Staffing shortages have forced more school closures around the country in recent days, and the locations of some of those schools should give pause to the flood of hot-takers wanting to blame it on teachers unions and Democratic lawmakers any time a school closes or goes remote.

Six elementary schools in Wichita, Kansas, were closing on Tuesday due to coronavirus-related absences. Three of the schools were public, three were private, and two of the private Catholic schools were planning to be closed Wednesday as well. A Wichita high school had to close last Friday. About 10% of students and 8.5% of staff in the district were in quarantine.

Wichita isn’t unique in Kansas: Schools in Olathe, Kansas City, Eudora, Desoto, Manhattan-Ogden, Bonner Springs, and El Dorado have also had recent closures because of high COVID-19 rates.

In Alabama, one in four students were on remote learning last week, and many schools in the state remained remote in the days following Martin Luther King Day. Elmore County, Alabama, was returning to in-person school on Tuesday, but anticipated school bus delays “due to a shortage of drivers and substitute drivers. This situation may continue for the duration of the COVID spike.”

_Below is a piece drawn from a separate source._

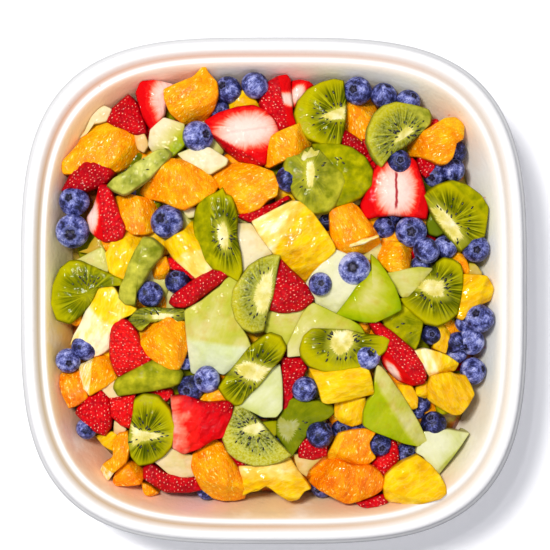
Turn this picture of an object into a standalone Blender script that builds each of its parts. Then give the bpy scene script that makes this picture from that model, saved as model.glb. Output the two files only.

Two school districts in Hancock County, Indiana, have shifted to distance learning, one of them with a staff absence rate hitting 19%. Schools didn’t even have enough teachers to do remote teaching; rather, students were accessing assignments online and doing them from home. But hey, a day of canceled school plus a long weekend plus the Centers for Disease Control and Prevention’s revised five-day isolation period means teachers should be coming back.

“The nice thing with the five days is that we can get teachers back to work sooner,” a school official said. Yeah, gee, really nice.

Two districts in the San Antonio, Texas, area closed for part or all of the week, with one saying the closure would give students and staff time to “restore their health.”

”Closing schools is a difficult decision to make, and I apologize for any inconvenience that this may cause. However, to mitigate the spread of this virus has lead us to this decision,” said the superintendent of the other district. "As able, our teachers will be providing educational resources for the next two days or until this school closure ends.”

Neither district requires masks in schools.

Schools in Fulton, Missouri, were closed Tuesday, with at least one potentially remaining closed Wednesday.

The school superintendent in Couer d’Alene, Idaho, recently warned parents to be prepared for schools to temporarily close after a week in which one in six teachers needed a substitute, and on at least one day, only 60% of teacher absences could be covered by the available substitutes.

These are not states in which either Democrats or unions have a tight grip on policy. And indeed, school closures or temporary transitions to virtual learning are not a matter of policy right now. They are a matter of numbers: the number of teachers and staff (very much including bus drivers) either sick or quarantined, the number of students either sick or quarantined. Yet the steady stream of local news stories about these closures is met with a loud debate in the national media over whether schools should go remote and who is to blame when they do. (The virus. The virus is to blame.) Virtually nobody—or, to be specific, a majority of absolutely no group—thinks that remote learning is ideal for kids. Or for teachers, for that matter. The question is what is safe and, lately, what is even possible under the circumstances. Anyone who wants to talk about schools without acknowledging the reality should face serious questions about their motives.